The U.S. economy grew at a healthy clip in the third quarter despite very weak labor conditions in the third quarter, according to projections from economists.
The Bureau of Economic Analysis releases the delayed initial estimate of the inflation-adjusted gain in gross domestic product during the quarter at 8:30 a.m. Eastern on Tuesday. The report was originally scheduled for Oct. 30; the government shutdown forced the delay.
The consensus call among economists surveyed by FactSet is that real GDP grew at an annualized rate of 3% from July to September, driven by solid consumer spending and a boost from trade. The range of calls is wide. As of Dec. 16, the Atlanta Fed’s GDPNow model estimated real GDP growth of 3.5% in the third quarter, down slightly from the 3.6% growth estimate on Dec 11. On the other end, the New York Fed’s NowCast model estimates growth of just 2.3%.
The forecast is a bit softer than the 3.8% rebound in GDP growth seen in the second quarter. Still, it’s expected to be better than the 0.6% decline logged in the first quarter due to a surge of imports that businesses implemented ahead of higher tariffs.
While a critical economic barometer, Tuesday’s GDP data isn’t expected to have much impact on the Federal Reserve’s rate policy. Officials are instead focused on the risks to the U.S. economy posed by weak job growth and rising unemployment against inflation levels that are persistently above the Fed’s 2% target.
Tuesday’s report will also include the official calculation of inflation during the third quarter as measured by the personal consumption expenditures price index and any revisions around that data. Typically, the quarterly GDP is released before the last month of PCE inflation is released. Due to the delay, September’s price growth was released on Dec. 5. PCE inflation increased by 2.8% year over year in September.
Economists expect that the third-quarter gain in GDP was driven by a solid advance in consumer spending. Monthly real consumer spending data through September suggests third-quarter growth was 2.7%, meaning it should contribute 1.8 percentage points to headline growth, calculates David Doyle, head of economics at Macquarie Group.
“We know that consumer spending eclipsed the second quarter by a slight margin, as services spending continued to be supported by high-income earners and spending on nondurables ramped up meaningfully,” writes the economics team at the Royal Bank of Canada.
Trade data also pointed to slightly weaker imports in the third quarter, while export growth was likely more resilient—resulting in stronger net trade, a key component of the GDP calculation. The trade deficit narrowed by nearly 11% to $52.8 billion in September. That is the lowest level since April 2020. Exports increased by 3% and imports rose by a modest 0.6% for September.

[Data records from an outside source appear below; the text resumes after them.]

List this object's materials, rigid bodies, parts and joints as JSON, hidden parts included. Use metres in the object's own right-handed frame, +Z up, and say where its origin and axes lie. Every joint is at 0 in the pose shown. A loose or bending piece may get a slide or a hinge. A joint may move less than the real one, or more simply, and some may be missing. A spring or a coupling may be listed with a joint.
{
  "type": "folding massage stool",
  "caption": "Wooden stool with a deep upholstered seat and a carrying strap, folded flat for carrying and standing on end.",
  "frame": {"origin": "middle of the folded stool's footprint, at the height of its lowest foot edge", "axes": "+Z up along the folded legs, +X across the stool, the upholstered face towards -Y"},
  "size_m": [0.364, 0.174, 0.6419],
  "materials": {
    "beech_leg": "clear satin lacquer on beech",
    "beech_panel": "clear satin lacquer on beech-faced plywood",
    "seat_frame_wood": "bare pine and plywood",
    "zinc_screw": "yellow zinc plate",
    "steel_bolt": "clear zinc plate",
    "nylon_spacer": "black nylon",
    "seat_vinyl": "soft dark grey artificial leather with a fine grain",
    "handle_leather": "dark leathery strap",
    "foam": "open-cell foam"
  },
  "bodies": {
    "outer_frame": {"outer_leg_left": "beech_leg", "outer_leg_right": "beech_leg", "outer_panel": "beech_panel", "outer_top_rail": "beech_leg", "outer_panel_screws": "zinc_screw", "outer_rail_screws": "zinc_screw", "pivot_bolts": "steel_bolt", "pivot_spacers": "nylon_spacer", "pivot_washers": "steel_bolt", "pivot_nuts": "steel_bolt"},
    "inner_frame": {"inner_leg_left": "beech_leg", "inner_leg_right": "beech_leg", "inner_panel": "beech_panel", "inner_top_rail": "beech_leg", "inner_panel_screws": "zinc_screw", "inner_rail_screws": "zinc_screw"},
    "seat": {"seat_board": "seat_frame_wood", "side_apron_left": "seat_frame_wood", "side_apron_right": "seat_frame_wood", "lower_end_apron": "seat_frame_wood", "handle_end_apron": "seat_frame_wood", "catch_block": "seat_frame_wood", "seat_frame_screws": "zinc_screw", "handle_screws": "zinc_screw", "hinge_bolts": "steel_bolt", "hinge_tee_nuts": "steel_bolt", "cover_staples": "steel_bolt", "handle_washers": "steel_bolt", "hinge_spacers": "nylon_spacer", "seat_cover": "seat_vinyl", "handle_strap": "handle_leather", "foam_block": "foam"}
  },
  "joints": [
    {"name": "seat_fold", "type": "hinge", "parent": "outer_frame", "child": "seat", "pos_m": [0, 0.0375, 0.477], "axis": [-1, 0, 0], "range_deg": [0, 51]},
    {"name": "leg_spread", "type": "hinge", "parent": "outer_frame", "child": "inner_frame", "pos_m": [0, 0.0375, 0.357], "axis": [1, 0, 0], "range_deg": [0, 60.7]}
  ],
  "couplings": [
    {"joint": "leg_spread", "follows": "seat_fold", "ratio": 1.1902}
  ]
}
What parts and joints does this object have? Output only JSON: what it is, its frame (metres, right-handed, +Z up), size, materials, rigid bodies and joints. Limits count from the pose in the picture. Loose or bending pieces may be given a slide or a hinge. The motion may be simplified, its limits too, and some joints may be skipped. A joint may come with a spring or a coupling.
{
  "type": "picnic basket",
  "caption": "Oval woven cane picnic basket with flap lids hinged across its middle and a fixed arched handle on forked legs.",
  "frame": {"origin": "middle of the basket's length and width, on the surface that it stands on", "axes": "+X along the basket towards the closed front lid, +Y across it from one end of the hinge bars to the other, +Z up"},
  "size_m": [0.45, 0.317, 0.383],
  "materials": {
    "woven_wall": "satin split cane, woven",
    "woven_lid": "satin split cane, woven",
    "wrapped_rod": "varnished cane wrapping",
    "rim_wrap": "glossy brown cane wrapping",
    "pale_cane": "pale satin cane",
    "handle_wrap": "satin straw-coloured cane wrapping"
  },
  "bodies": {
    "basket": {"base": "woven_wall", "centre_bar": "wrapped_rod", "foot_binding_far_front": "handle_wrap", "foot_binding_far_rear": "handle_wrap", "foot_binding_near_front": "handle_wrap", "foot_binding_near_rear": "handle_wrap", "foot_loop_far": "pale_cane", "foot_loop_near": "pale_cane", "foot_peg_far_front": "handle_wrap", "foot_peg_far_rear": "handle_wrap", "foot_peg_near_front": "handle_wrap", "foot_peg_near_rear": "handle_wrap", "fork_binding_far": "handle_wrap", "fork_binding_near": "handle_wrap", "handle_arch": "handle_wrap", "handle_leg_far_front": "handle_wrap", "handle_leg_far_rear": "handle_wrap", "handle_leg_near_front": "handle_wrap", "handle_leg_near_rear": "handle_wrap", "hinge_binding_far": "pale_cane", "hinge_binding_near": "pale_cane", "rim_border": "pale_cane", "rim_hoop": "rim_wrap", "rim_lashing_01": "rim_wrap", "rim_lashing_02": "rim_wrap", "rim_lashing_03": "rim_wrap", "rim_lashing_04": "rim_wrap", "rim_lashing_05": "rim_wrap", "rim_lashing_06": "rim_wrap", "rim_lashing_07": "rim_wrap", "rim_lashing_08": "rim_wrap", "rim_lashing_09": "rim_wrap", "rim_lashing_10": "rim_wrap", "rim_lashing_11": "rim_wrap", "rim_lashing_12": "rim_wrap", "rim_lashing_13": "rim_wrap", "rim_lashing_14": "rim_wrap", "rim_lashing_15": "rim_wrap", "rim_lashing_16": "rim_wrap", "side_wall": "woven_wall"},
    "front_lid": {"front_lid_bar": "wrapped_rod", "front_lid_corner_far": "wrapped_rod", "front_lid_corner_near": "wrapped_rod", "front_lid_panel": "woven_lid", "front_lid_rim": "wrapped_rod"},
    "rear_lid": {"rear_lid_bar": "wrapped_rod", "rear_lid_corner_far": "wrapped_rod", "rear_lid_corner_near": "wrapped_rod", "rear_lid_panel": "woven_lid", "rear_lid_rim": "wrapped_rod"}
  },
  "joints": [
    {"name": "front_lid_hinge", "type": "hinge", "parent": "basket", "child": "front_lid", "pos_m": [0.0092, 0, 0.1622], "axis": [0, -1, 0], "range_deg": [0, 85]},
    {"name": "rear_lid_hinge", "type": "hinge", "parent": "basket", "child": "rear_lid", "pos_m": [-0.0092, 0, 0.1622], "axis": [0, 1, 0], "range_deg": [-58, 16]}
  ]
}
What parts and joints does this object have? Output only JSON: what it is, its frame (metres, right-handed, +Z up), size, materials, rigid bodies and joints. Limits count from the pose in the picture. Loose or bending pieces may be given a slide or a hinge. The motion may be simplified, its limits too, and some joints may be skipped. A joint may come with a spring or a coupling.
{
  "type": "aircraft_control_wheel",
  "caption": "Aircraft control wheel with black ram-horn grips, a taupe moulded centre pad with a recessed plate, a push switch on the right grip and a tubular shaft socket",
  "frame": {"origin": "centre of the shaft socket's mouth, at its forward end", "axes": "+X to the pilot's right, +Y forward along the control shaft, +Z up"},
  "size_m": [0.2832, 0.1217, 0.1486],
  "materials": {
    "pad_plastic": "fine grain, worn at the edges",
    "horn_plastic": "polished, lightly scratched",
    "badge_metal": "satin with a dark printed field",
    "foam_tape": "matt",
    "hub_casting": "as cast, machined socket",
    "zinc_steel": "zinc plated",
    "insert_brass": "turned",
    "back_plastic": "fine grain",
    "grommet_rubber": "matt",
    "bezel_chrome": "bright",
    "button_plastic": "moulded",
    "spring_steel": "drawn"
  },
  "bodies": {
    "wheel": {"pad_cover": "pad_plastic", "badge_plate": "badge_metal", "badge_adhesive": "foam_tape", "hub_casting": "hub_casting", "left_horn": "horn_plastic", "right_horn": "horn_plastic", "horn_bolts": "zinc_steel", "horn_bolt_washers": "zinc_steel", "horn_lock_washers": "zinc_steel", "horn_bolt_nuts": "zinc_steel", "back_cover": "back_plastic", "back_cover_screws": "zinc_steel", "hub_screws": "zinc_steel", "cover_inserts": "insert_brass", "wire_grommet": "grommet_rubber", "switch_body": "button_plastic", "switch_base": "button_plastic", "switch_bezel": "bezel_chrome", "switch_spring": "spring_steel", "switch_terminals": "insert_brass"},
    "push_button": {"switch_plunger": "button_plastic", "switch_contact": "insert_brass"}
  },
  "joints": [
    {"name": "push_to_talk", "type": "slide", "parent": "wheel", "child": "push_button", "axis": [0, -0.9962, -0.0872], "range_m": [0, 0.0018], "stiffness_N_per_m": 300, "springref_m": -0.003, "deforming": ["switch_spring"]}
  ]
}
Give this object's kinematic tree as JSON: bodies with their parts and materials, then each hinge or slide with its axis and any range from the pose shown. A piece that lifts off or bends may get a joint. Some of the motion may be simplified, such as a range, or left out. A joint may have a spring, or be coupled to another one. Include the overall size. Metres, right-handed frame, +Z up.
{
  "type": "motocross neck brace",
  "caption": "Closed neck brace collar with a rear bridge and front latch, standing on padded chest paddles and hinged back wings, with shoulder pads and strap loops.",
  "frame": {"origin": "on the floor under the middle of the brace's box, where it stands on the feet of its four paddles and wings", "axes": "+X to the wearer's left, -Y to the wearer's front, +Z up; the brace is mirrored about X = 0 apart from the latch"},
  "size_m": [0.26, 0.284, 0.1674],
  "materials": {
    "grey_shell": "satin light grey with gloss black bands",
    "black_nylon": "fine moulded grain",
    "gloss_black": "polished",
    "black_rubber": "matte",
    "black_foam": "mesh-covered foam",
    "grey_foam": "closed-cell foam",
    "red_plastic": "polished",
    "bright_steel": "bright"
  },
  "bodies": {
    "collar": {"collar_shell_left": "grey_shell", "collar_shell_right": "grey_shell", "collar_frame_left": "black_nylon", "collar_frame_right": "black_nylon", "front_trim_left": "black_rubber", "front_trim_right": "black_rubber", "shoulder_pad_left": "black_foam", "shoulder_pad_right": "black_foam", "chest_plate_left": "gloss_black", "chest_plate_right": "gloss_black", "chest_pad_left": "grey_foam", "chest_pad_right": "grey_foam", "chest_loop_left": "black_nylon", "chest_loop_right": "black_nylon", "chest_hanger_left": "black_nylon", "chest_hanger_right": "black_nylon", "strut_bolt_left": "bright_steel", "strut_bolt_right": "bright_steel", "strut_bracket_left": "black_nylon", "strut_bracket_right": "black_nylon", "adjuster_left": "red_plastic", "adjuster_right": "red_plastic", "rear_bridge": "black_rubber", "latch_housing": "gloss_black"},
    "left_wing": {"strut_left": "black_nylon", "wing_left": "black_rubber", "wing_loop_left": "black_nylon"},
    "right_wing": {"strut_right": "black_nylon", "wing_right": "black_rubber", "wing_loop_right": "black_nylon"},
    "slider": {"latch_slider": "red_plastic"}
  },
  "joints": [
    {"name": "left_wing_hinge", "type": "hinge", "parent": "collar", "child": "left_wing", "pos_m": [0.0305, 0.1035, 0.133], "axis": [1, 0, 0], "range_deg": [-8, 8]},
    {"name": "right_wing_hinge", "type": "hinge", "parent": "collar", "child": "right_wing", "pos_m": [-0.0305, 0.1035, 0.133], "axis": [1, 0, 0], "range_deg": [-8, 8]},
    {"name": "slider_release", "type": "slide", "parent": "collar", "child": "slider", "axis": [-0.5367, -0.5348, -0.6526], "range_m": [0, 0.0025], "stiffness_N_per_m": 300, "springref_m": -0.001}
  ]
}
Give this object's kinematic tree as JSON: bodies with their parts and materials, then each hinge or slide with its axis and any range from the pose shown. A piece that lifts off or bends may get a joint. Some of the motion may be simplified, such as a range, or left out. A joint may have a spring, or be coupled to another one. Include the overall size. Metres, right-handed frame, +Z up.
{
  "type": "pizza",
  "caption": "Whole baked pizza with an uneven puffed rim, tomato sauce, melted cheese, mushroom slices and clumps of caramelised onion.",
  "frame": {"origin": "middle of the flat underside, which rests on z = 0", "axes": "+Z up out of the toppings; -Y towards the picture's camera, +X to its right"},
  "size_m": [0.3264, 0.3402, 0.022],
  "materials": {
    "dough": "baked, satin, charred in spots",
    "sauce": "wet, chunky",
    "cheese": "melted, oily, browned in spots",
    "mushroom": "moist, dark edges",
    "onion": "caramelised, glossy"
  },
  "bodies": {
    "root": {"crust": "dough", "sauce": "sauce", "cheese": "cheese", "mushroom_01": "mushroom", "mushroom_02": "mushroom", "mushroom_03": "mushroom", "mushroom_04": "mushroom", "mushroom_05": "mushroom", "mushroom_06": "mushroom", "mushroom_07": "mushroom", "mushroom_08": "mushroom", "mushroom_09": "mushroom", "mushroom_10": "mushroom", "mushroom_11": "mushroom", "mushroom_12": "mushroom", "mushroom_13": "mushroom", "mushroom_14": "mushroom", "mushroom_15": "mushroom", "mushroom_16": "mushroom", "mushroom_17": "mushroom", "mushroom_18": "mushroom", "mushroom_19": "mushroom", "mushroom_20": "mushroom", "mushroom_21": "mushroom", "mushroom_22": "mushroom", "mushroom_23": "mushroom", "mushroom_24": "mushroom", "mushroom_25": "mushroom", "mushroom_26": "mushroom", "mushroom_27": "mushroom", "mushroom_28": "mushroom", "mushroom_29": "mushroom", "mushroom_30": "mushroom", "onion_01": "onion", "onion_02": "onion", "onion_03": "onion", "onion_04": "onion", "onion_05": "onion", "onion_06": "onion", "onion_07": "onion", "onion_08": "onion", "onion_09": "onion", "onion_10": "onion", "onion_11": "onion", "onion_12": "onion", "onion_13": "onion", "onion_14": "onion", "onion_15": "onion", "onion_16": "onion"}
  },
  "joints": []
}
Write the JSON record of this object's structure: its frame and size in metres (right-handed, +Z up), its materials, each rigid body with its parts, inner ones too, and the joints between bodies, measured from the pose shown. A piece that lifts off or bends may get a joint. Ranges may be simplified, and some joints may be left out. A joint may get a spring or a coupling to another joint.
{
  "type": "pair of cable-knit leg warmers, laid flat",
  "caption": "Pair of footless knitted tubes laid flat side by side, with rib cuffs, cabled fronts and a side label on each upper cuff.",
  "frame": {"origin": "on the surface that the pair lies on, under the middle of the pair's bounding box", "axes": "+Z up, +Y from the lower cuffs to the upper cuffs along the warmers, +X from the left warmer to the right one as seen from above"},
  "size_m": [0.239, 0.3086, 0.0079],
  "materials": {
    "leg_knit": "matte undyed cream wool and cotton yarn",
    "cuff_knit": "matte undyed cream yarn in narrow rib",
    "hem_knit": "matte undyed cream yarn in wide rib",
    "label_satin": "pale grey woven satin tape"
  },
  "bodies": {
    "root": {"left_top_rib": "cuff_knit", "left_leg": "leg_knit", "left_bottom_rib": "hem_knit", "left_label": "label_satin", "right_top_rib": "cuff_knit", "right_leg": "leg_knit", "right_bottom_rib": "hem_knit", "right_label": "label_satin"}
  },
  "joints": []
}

While some of the rise in exports in September reflects gold exports that don’t directly impact GDP, the higher overall gain in net exports is expected to provide a substantial boost to third-quarter economic growth. Paul Ashworth, chief North America economist at Capital Economics, estimated that net trade will add 1.5 percentage points to overall GDP.
The level of business inventories, however, is shaping up to be another wild card, much like they have been in previous quarters this year. When companies add to their inventories, it is a positive contribution to economic output. But if businesses significantly draw down their stores, it can be a drag on GDP. Residential investment is expected to exert a modest drag on growth, while government spending is expected to see a tepid gain.
Fixed business investment will be another much-watched component of GDP growth, particularly in regards to software investment and information processing equipment. Both are expected to remain robust for the third quarter, though growth will likely be more moderate than the second-quarter boom. That moderation “may be a favourable development as it will limit the extent to which AI-related investment becomes a stretched and a structural risk,” Macquarie’s Doyle writes.
It is worth noting that while the government shutdown affected the release time of third-quarter GDP data, the expected drag on economic activity from the funding lapse would show up in fourth-quarter data since the shutdown started on Oct. 1 and ran until Nov. 12.